Dem aus 13 Kapiteln bestehenden Buch sind 25 einprägsame Holzschnitte beigegeben, die verschiedene Kindsstellungen und die Konstruktion eines Gebärstuhls illustrieren. Wie Rösslin selbst in seiner dem Rosengarten vorangestellten „Ermahnung“ berichtet, reagiert er mit seiner Schrift auf die „Rohheit und jämmerliche Unwissenheit der Hebammen“. Tatsächlich führten in einer Zeit, die durch eine hohe Sterblichkeitsrate der Kinder bzw. ihrer Mütter gekennzeichnet war, insbesondere abnorme Lagen nicht selten zum Tod von Kind und Mutter. Wie groß das Bedürfnis nach einem solchen Werk war, zeigt die außerordentlich hohe Zahl von mehr als 100 Druckausgaben (einschließlich seiner Übersetzungen), und die mehr als 200-jährige Wirkungsgeschichte, die der Rosengarten erlebte. Rösslin selbst ging als „Hebammenlehrer Europas“ in die Wissenschaftsgeschichte ein.

Das Göttinger Exemplar wurde 1786 auf einer Magdeburger Auktion der Bibliothek des Pastor Pappe aus dem nahegelegenen Pechau erworben.
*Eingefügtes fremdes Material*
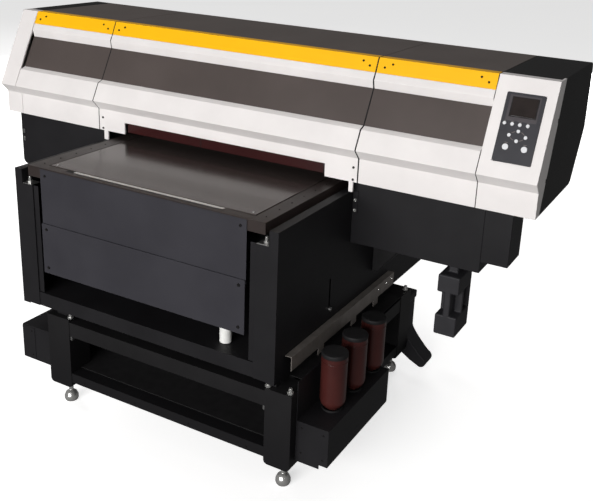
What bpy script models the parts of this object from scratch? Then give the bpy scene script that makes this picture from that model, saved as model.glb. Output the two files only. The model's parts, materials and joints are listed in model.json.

Die Bibliothek des verstorbenen Geistlichen umfasste mehrere tausend Bücher, darunter vor allem Bibelausgaben, theologische, philosophische, historische und philologische Titel. Wie gut die Göttinger Bibliothekare auf dieses Ereignis vorbereitet waren, zeigt der Auktionskatalog, der noch heute im Besitze der Bibliothek ist. Ein Bibliothekar hat offenbar die für Göttingen interessanten Titel am Katalog geprüft und mit Bleistift angemerkt, ob der Titel vorhanden war oder nicht. Im Bestand vorhandene Titel tragen den Vermerk „ad“ für „adest“, fehlende Titel eine kleine Null. Der Titeleintrag des Rosengartens findet sich auf S. 76 unter Pos. 565 und ist am Rande handschriftlich „abgenullt“.